Di fronte a una squadra costruita con il dichiarato intento di vincere tutto, Inzaghi si affida all’oliato 5-3-2 di coppa. Quinti bassi e l’italianissimo trio centrale (Darmian, Acerbi, Bastoni) alle prese con Haaland. Brozovic vince il ballottaggio sul recuperato Mkhitaryan, “costringendo” Calhanoglu nel ruolo di mezzala. Panchina per Lukaku: con Lautaro fa coppia Dzeko. Tra i tanti campioni dell’undici mancuniano attenzione alla peculiarità di Stones. Il nazionale inglese – sulla carta difensore centrale – è infatti il vero regista di Guardiola. Pronti via e il City prova a pungere subito con il mancino di Bernardo Silva.
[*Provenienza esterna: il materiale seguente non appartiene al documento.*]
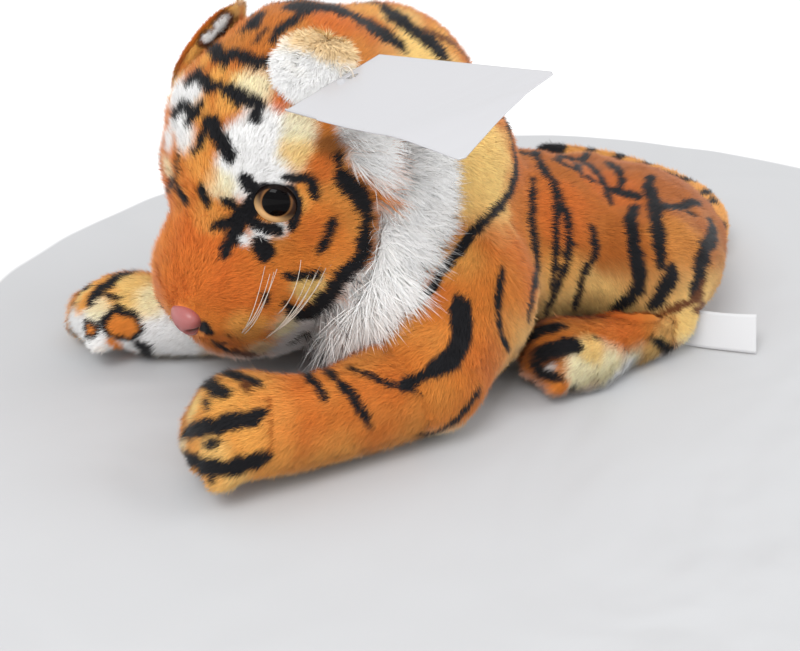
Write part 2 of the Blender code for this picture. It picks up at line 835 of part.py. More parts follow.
def bent_card(name, length, width, thickness, curl, frame):
    # A strip along X from its root edge, curling up towards its free end
    shape = bmesh.new()
    place = Matrix.Translation((length / 2, 0, 0)) @ Matrix.Diagonal((length / 2, width / 2, unit, unit))
    bmesh.ops.create_grid(shape, x_segments=8, y_segments=3, size=unit, matrix=place)
    for vert in shape.verts:
        share = vert.co.x / length
        corner = 0.5 - vert.co.y / width
        vert.co.z = curl * share ** 3 * corner
    card = from_bmesh(name, shape)
    wall = card.modifiers.new("wall", 'SOLIDIFY')
    wall.thickness = thickness
    wall.offset = 0
    apply_modifiers(card)
    triangulate(card)
    card.data.transform(frame)
    return card


def swing_tag():
    point, away, _ = head_surface(tag_direction)
    hook = point + away * tag_standoff
    heading = math.radians(tag_heading[0])
    frame = (Matrix.Translation(hook) @ Matrix.Rotation(heading, 4, 'Z')
             @ Matrix.Rotation(-math.radians(tag_heading[1]), 4, 'Y') @ Matrix.Rotation(math.radians(tag_tilt), 4, 'X'))
    card = bent_card("card", tag_length, tag_width, tag_thickness, tag_curl,
                     frame @ Matrix.Translation((-tag_edge, 0, 0)))
    hole = turned("hole", [(0.0, tag_hole), (tag_hole / 2, tag_hole), (tag_hole / 2, -tag_hole),
                           (0.0, -tag_hole)], frame)
    combine(card, hole)
    drop(hole)
    pivot("tag_pivot", hook, "neck_pivot")
    publish(card, "swing_tag", card_white, card_roughness, "tag_pivot")
    up = frame.to_3x3() @ Vector((0, 0, 1))
    corners = [point, point + away * tag_standoff / 2, hook - up * pin_head, hook, hook + up * pin_head]
    pin = strand(smooth_path(corners, pin_points), pin_thickness)
    stop = Matrix.Translation(corners[-1]) @ frame.to_3x3().to_4x4()
    stopper = turned("stopper", [(0.0, pin_thickness), (pin_head / 2, pin_thickness), (pin_head / 2, 0.0),
                                 (0.0, 0.0)], stop @ Matrix.Translation((0, 0, -pin_thickness / 2)))
    combine(pin, stopper, 'UNION')
    combine(pin, grown_head)
    drop(stopper)
    publish(pin, "tag_loop", washer_white, smooth_moulding, "neck_pivot")


def sewn_label():
    # A blank woven strip standing on its edge beside the haunch
    root = Vector((label_root_shares[0] * body_length, label_root_shares[1] * body_width,
                   label_height / 2 + floor_press))
    frame = (Matrix.Translation(root) @ Matrix.Rotation(math.radians(label_heading), 4, 'Z')
             @ Matrix.Rotation(math.pi / 2, 4, 'X'))
    strip = bent_card("strip", label_length, label_height, label_thickness, label_curl, frame)
    combine(strip, grown_body)
    pivot("label_pivot", root, "body_frame")
    publish(strip, "sewn_label", card_white, rough_cloth, "label_pivot")


body_pieces()
head_pieces()
for name in sides:
    foreleg(name)
    hindfoot(name)
for name, side in (("left", 1), ("right", -1)):
    ruff(name, side)
    ear(name, side)
    whiskers(name, side)
tail()
swing_tag()
sewn_label()
drop(*list(cutters.objects))
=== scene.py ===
import itertools
import json
import math

import bmesh
import bpy
import numpy as np
from mathutils import Matrix, Vector
from mathutils.bvhtree import BVHTree


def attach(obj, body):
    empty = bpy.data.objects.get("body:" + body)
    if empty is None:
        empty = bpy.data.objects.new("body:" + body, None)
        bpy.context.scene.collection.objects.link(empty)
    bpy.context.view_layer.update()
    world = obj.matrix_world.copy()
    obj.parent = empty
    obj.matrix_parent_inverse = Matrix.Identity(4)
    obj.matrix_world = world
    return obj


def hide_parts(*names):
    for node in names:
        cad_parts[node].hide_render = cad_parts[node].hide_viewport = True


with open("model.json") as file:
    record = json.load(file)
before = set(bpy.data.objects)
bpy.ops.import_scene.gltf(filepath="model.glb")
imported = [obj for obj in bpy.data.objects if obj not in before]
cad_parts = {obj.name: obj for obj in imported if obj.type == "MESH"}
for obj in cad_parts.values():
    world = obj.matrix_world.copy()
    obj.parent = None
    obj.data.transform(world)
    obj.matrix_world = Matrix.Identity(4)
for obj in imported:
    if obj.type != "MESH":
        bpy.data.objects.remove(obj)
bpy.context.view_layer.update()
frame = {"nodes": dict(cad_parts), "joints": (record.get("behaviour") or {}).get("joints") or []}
nodes = frame["nodes"]
mm = 0.001

# The photograph's frame and the camera that fits it
shot = {
    "width": 800, "height": 651,
    "azimuth": -21.0, "elevation": 30.0,
    "distance": 0.650, "target": (-0.060, 0.005, 0.0),
    "lens": 58.5, "sensor": 36.0,
}


def placeCamera():
    turn, lift = math.radians(shot["azimuth"]), math.radians(shot["elevation"])
    back = Vector((math.sin(turn) * math.cos(lift), -math.cos(turn) * math.cos(lift), math.sin(lift)))
    data = bpy.data.cameras.new("photoCamera")
    data.lens, data.sensor_width = shot["lens"], shot["sensor"]
    data.clip_start, data.clip_end = 0.01, 20
    camera = bpy.data.objects.new("photoCamera", data)
    bpy.context.scene.collection.objects.link(camera)
    camera.location = Vector(shot["target"]) + back * shot["distance"]
    camera.rotation_euler = (-back).to_track_quat("-Z", "Y").to_euler()
    bpy.context.scene.camera = camera
    bpy.context.view_layer.update()
    return camera


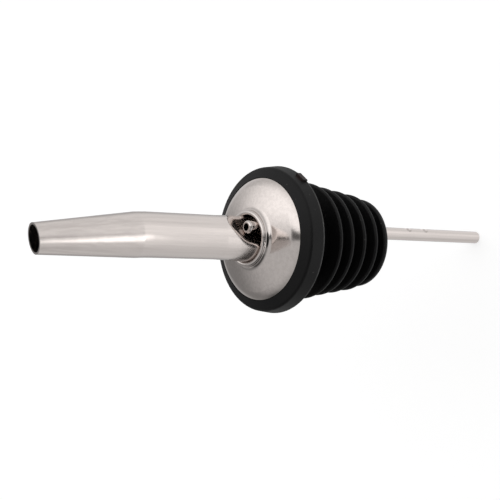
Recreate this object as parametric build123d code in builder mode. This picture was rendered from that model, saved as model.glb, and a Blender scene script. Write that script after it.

Prima frazione gagliarda dei nerazzurri, bravi a concedere il minimo sindacale sulle fasce e tagliare ogni rifornimento allo spauracchio Haaland. Barella e soci però non sfruttano al meglio le iniziali insicurezze di Ederson, portiere degli inglesi. Squillo celeste al 26′: è lo stesso centravanti norvegese a scaldare i guantoni del provvidenziale Onana. Dieci minuti più tardi Guardiola perde De Bruyne, dentro Foden.

Manchester City-Inter 1-0: decide Rodri

Secondo tempo. Si riparte con la Curva Nord che a livello sonoro continua a sovrastare i dirimpettai d’oltremanica e l’Inter in attesa di un errore avversario. Lo svarione arriva puntuale  verso l’ora di gioco, con Lautaro che si fionda su un retropassaggio peccando però d’egoismo. Ma proprio quando il ritmo albionico sembra calare Rodri rompe ogni equilibrio con il suo destro chirurgico. Al 68′ è 1-0. Un minuto e l’Inter ha subito l’occasione per impattare: Dimarcodi testa centra la traversa e sulla ribattuta “sbatte” sul tacco di Lukaku. Poi Foden si accende divorandosi il raddoppio e – a due dal termine – il centravanti belga trova, proprio sulla linea, il piede di Ederson. Il brasiliano salva anche all’ultimo secondo: il City vince la sua prima Champions League. Grande delusione per una generosa Inter, serviva la gara perfetta e – come da copione – non è bastata una grande prestazione. Tre finali, altrettante sconfitte. Il calcio italiano esce a testa alta ma amaramente senza trofei. La stagione che segna il ritorno sui palcoscenici più importanti d’Europa non può che diventare – dopo la Conference della Roma di un anno fa – la seconda tappa della nostra ripartenza. Perdere è umano, perseverare ora diventa un obbligo.